Физику тут найти можно: ученые описали две важных архитектуры нейросетей, действительно вдохновившись физическими моделями. А сегодня подобные нейросети используют в том числе физики в своих исследованиях. Но что на самом деле имел в виду Нобелевский комитет, когда присуждал премию по физике за исследования нейросетей?
В апреле 1982 года биофизик-теоретик Джон Хопфилд опубликовал работу, в которой объединил два, хоть и схожих, но все-таки довольно разных сюжета. В своей статье он описал искусственную нейронную сеть, которая умеет помнить «записанные» в ней устойчивые конфигурации. Эта математическая структура была составлена из отдельных элементов-нейронов, связанных между собой дискретными сигналами, но для ее описания ученый использовал язык статистической физики — до этого применяли для ферромагнетиков, магнитных веществ, «запоминающих» поле, в которое их помещали раньше.

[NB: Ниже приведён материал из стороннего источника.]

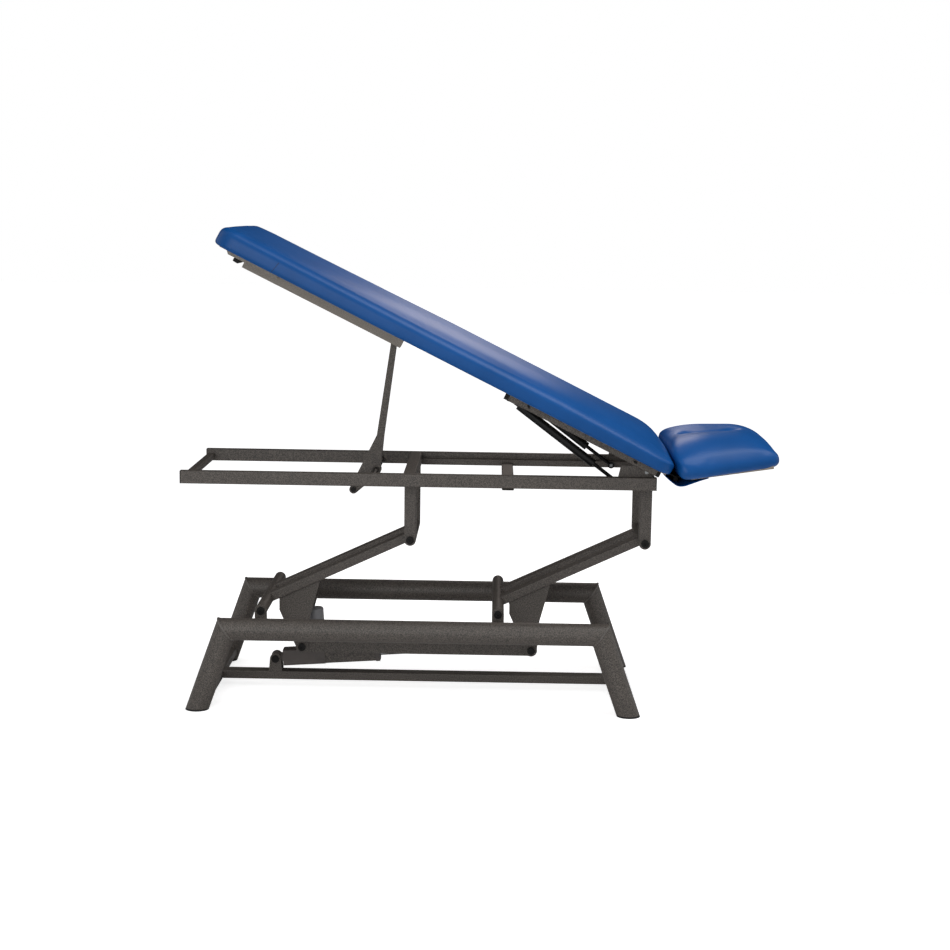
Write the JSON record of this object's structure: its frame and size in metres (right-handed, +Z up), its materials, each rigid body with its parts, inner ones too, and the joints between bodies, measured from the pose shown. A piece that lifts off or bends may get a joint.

Идея формализовать процессы, происходящие в мозге человека, с помощью дискретных моделей, была к этому моменту уже сильно не нова: первые достижения в зарождающейся отрасли искусственного интеллекта появились еще в 1950-х (подробнее о первых математических моделях человеческого мозга можно прочитать в материале «Зоопарк алгоритмов»). Но несмотря на наличие и прикладного запроса: научить вычислительные машины запоминать и распознавать образы, — к первым подобным схемам относились в первую очередь не как к потенциальному инструменту, а именно как фундаментальным моделям. Автор практической реализации одной из первых искусственных нейронных сетей — перцептрона, Фрэнк Розенблатт, в 1961 году в самой известной своей работе «Принципы нейродинамики» писал: «Программа „перцептрон“ в первую очередь связана не с изобретением устройств для „искусственного интеллекта“, а скорее с исследованием физических структур и нейродинамических принципов, лежащих в основе „естественного интеллекта“. Перцептрон — прежде всего модель мозга, а не изобретение для распознавания изображений».
Центральной идеей в основе большинства математических моделей мозга уже давно были связанные между собой логическими связями искусственные нейроны. Теоретическую базу для этой модели в довольно общем виде представили Уоррен Мак-Каллок и Уолтер Питтс еще в 1943 году, а простейшую практически полезную архитектуру реализовал и проанализировал именно Розенблатт. Визуально общую идею этих схем можно представить в виде ориентированного графа.
Каждый нейрон отправляет в качестве выходящего сигнала число — в простейших нейросетях это либо 0 (нейрон спит и не подает никакого сигнала), либо 1 (нейрон активен). Это число зависит от взвешенной суммы входных сигналов, передаваемых по входящим ребрам от других нейронов или от внешнего возбудителя. В примитивном случае зависимость пороговая: если взвешенная сумма превышает некоторое число, то нейрон активируется, иначе — спит.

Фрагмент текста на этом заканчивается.